The three situations mentioned above, in Brazil, have their questionable racist character when pointed out as such by the Movimento Negro (Black Movement). In other words, the Brazilian does not understand such situations as being empirically racist, they are seen as ‘jokes’, as in the comedian’s case, or as victimization, in other cases, of the social movement.
The racist behavior of the Brazilian is curious and requires full attention to their mutability when understanding its role in Brazilian society comes into play.
As already pointed out some theorists, among them Antonio Sérgio Alfredo Guimarães (2009), racism as a social phenomenon needs to be understood by its historicity. The eugenic theory  worldwide in the early twentieth century, abhorred the intersection of “race”, ie, miscegenation. According to them, such a process would cause the degeneration of our species. In Brazil, this view has been abolished, or relativized, since its population, the vast majority was composed of Africans or their descendants.
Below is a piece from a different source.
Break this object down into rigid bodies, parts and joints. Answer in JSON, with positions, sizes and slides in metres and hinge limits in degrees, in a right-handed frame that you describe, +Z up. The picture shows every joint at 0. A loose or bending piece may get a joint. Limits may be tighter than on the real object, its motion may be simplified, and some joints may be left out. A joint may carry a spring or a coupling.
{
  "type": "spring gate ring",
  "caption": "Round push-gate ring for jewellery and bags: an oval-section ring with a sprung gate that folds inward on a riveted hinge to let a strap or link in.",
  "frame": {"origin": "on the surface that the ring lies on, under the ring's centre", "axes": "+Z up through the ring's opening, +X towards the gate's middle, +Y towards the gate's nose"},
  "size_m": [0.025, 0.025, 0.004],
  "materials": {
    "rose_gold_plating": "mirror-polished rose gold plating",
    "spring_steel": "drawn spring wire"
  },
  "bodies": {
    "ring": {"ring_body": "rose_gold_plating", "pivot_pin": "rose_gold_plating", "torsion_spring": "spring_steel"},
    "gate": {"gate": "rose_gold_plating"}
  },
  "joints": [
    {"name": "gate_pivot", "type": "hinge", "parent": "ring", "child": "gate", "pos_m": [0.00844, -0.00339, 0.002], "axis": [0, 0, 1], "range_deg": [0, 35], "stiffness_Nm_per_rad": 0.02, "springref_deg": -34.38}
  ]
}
Miscegenation was implemented as a policy by the Brazilian State by means of a (white) European immigration program in order to “embranquecer (whiten)” the nation.
We have seen, systematically, several episodes in which our futebol players have received racist abuse (always with reference to the monkey) in international fields. However the problem is disguised by the media. A strong mobilization by social networks occurred when the player Daniel Alves, Barcelona’s lateral back, ate a banana thrown on the field when he prepared for a corner kick, against Villarreal on April 27.
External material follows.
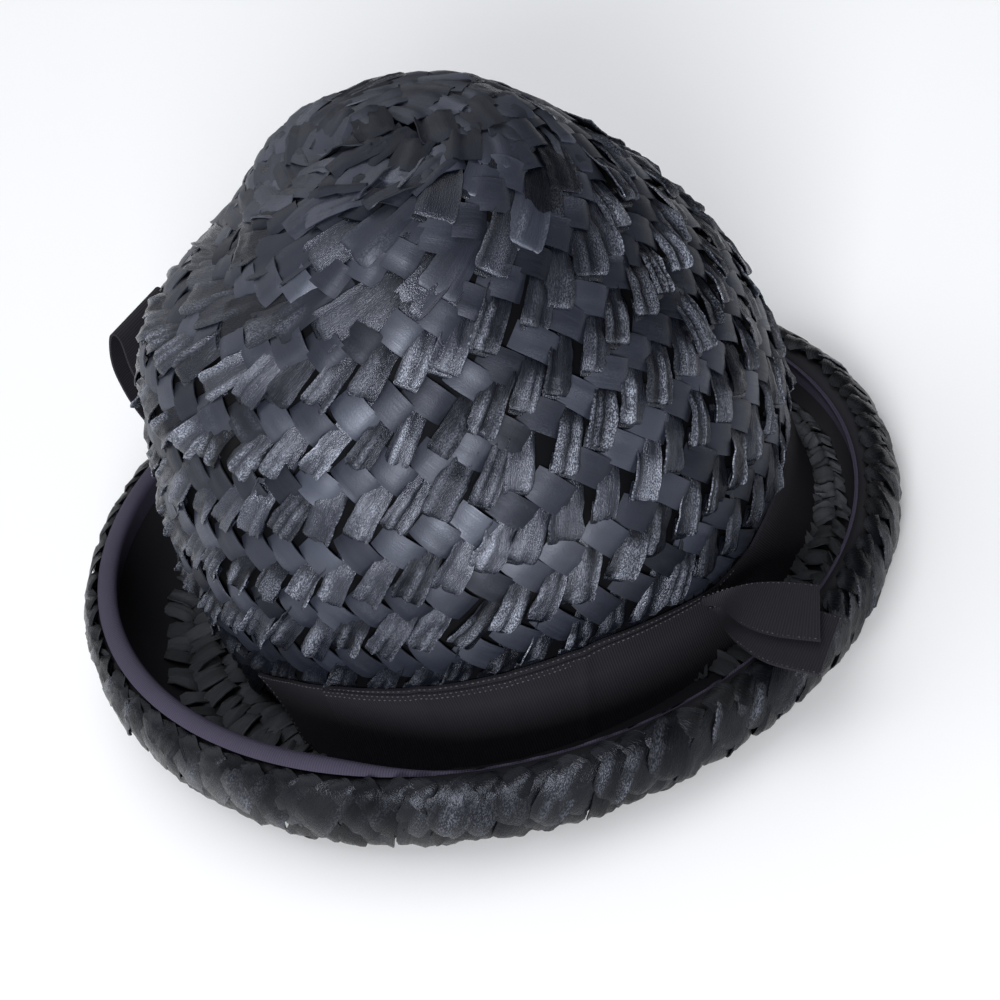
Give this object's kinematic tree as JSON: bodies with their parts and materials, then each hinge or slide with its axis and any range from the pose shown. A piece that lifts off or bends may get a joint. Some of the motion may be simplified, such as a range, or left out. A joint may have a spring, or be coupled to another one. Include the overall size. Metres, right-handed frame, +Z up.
{
  "type": "plaited straw cloche hat",
  "caption": "Tall-crowned plaited straw hat with a brim rolled up all round, a wide ribbon band ending in tails at one side, and a ribbon loop at the other.",
  "frame": {"origin": "on the surface that the hat rests on, below the middle of its outline seen from above", "axes": "+Z up through the crown; -Y towards the front of the hat; -X towards its wearer's right, where the tails are"},
  "size_m": [0.2646, 0.255, 0.1662],
  "materials": {
    "straw": "glossy navy-black plaited raffia",
    "tape": "matt purple-navy ribbed tape",
    "ribbon": "matt near-black grosgrain"
  },
  "bodies": {
    "root": {"crown": "straw", "brim": "straw", "edge_tape": "tape", "band": "ribbon", "tail_upper": "ribbon", "tail_lower": "ribbon", "side_loop": "ribbon"}
  },
  "joints": []
}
In the European vision, in which racism has a legacy in the eugenics research, in which mestiços (persons of mixed race) would be degenerate beings, yes, we really are all monkeys, independent of our physical characteristics. While in Brazil, racial discrimination is closely connected to phenotypes.
In such situations the media shows its sensationalist and opportunistic character. A campaign to support the player emerged in social networks and sought to “topple” the understanding that we are all monkeys. Supported by various sectors of Brazilian society, such as artists and politicians. President Dilma Rousseff positioned herself in the following way on the Twitter social network: “The player Dani Alves gave a bold and strong response to racism in the sport. Brazil in the Copa das Copas raises the banner of combating racial discrimination. Let’s show that our strength, in futebol and in life, comes from our ethnic diversity and take pride in this.” Such a campaign was not even alluded to when, in the Final Draw ceremony of this same World Cup, FIFA vetoed those that would show the real mestiço face of the Brazilian people.
This animalized image of the black subject, that dehumanizes him, has been one of the battle fronts of the national Movimento Negro. Because this racism in Brazil kills and it kills black youth.
The survey conducted by IPEA, published late last year, points out that, in our country, about 60,000 people are murdered each year, of which about 70% are pretos (blacks) and pardos (browns) . According to research, the possibility of blacks being victims of homicide in Brazil is even higher in groups with similar educational and socioeconomic characteristics. The chance of a black teenager being murdered is 3.7 times higher compared with whites.
Fighting racial discrimination in Brazil should start by the denial of this animalized image of blacks and of any human being. It’s not by ridiculing racist concepts that we will combat the harmful effects of racism in Brazil that is the genocide of young black people.
Some cases of death gain national repercussion and the press makes use of these as spectacles, as what happened with the death of the dancer Douglas Rafael da Silva, know as DG, from the Globo television variety show Esquenta. But this is a discussion that needs another approach. The Brazilian needs to understand that racism is fought with education, but not this education imposed on our children that is still disguised as a racist ideology, but an education that is not afraid to name and shame, which can print all the letters to the word RACIST but not between the lines, but in the title of some characters in history in order that such an attitude will never repeat itself.
“Brazilian racism is like this: faceless. Disguised in illustrated, universalist clothing, treating itself as if it were antiracism, and denying, as anti-national, the full presence of the Afro-Brazilian or Indian-Brazilian. For this racism, the racist is that that separates, not what denies the humanity of others; in this way racism, for it, it is the racism of the neighbor (American racism).” (3) – Antonio Sérgio Alfredo Guimarães – Racismo e Antirracismo no Brasil, Editora 34, 2009, p.60
Source: Blogueiras Negras
1. Eugenics is a term coined in 1883 by Francis Galton (1822-1911), meaning “well born.” Galton defined eugenics as “the study of the agencies under social control that may improve or impair the racial qualities of future generations either physically or mentally.”
3. In this passage, respected sociologist Antonio Sérgio Alfredo Guimarães refers to the popular Brazilian belief that racism is not a problem in Brazil but rather a thing of the United States. As this blog has pointed out in numerous posts, for the greater part of the 20th century, Brazilian elites promoted the country as a “racial democracy”, a nation that managed to avoid the racial conflicts of other racially diverse societies, notably apartheid era South Africa and especially the United States. One of the principal objectives of this blog is point out the fact that, as countless studies and social scientists have shown, Brazil has many of the same problems of the aforementioned nations. The difference is simply in how these problems are perceived and the reactions to these facts.